Place the but­ter and flour in a large pan. Cook over a medium heat, stir­ring to make a nutty coloured paste. Add the milk/cream mix­ture bit by bit, whisk­ing all the time to keep lumps out.

Once all the liq­uid is added pop in the mus­tard pow­der and cayenne. Cook, whisk­ing con­stantly, un­til it’s like a loose cus­tard. Fold in the cheese and cau­li­flower and taste for sea­son­ing. Stir in the pre­pared ba­con and pour into a 20cm by 30cm dish. Al­low to cool com­pletely.

Once the fill­ing has cooled, roll out the pas­try to 3mm thick and top the pie any­way you like.

Bake at 200°C for 35 min­utes.

SAUSAGE HOPPERS Serves 9 heartily

If you need a quick fix have a go at these lit­tle parcels, filled with slow-cooked herby beer onions and good qual­ity sausage­meat. You don’t even need to make your own pas­try – shop-bought is fine.


1 pack ready rolled puff pas­try

450g pork sausages

Oil for fry­ing

3 large onions halved and thinly sliced

4tsps brown sugar

1 bot­tle light lo­cal ale (I used Wood­forde’s Bure Gold)

1tbps low salt soy sauce

1tsp fresh thyme

Black pep­per

1 egg, beaten, to glaze


Heat 1tbsp oil in a fry­ing pan. Add the onions and sugar and cook over a medium to high heat un­til brown and sticky. Add the thyme, soy sauce and beer and cook on a medium heat un­til the mix­ture has re­duced to a thick chut­ney-like con­sis­tency. Add a lit­tle ground black pep­per to taste. Set aside in a bowl to cool.

Re­move the sausages from their skins and mush to­gether in a bowl.

Place the pas­try on a floured sur­face, roll out a tad to stretch it a bit then cut into nine equal pieces.

Pop a ta­ble­spoon of cooled onions on top of each piece of pas­try then 1.5tbsp of sausage­meat. Bring the pas­try up along the length of the fill­ing and press to­gether to seal. Press the short ends down to seal and chop off the ex­tra pas­try. Tuck the edges un­der and turn the pas­try over – they’ll be an oval shape.

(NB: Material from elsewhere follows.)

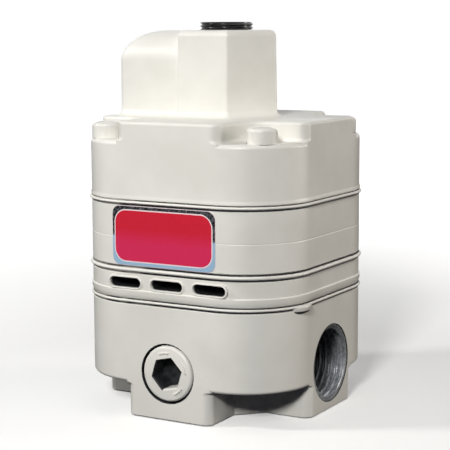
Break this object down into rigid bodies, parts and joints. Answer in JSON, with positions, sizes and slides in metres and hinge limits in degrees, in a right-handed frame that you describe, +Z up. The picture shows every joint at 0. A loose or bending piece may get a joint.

Slash with a knife on top, place on a lined tray, glaze with egg and bake at 200°C for 20 min­utes.


Tarte tatin is a clas­sic, but to make the dessert prop­erly you need a pan you can pop into the oven – and these can be both ex­pen­sive and hard to find. So try my cheat’s method. It tastes just as good and will save you money on a pan you’ll prob­a­bly only use a hand­ful of times!


For the choco­late pas­try:

50g un­salted but­ter, cubed

75g plain flour

25g dark co­coa pow­der

2tb­sps caster sugar Cold water

For the top­ping:

2 small ba­nanas, sliced thinly into rounds

20g un­salted but­ter

5tb­sps caster sugar Squeeze lemon Pinch of salt

For the sauce:

100g caster sugar

2tb­sps water

250ml dou­ble cream

¼-1/2tsp salt

3tb­sps rum


Cre­ate your ‘pans’ first. You’ll need grease­proof pa­per, tin foil and a 12cm round pas­try cut­ter.

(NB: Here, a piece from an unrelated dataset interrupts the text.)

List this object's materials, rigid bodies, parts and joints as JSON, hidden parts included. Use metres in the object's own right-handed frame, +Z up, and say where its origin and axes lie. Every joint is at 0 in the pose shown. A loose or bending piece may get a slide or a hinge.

Draw four cir­cles on the grease­proof pa­per with the cut­ter and cut out. Cut out four squares of foil just larger than the grease­proof.

Pop the pa­per on top of the foil and scrunch the edges of the foil up around the pa­per cir­cle to make an ‘edge’.

Now make the pas­try. Pop the but­ter, co­coa, sugar and flour in a bowl and rub into bread­crumbs. Add enough cold water to bind to­gether into a dough, wrap and chill for 30 min­utes.

For the ba­nanas, place the but­ter, salt and sugar in a fry­ing pan on a low heat to melt the sugar, then turn up the heat un­til it turns golden. Add the ba­nanas and care­fully toss them to coat. Us­ing a cou­ple of small spoons place the ba­nanas, in a sin­gle layer, in your pre­pared cir­cles, and spoon over some of the cook­ing syrup. Set aside.

Make the sauce.

Place the sugar and water in a pan and cook on low un­til the sugar has dis­solved. Turn up the heat and cook un­til it turns am­ber in colour. Add the salt and care­fully pour in the cream. Sim­mer on low, whisk­ing, un­til thick, then add the rum and set aside.

Flour a sur­face and roll out your chilled pas­try to 3mm thick. Cut into 12cm cir­cles and press over the top of the pre­pared ba­nanas.

Place in the oven at 210°C for 10 min­utes. Once cooked, leave for a cou­ple of min­utes, and turn out onto serv­ing plates. The pa­per and foil will peel straight off. Serve with a driz­zle of sauce and some cream.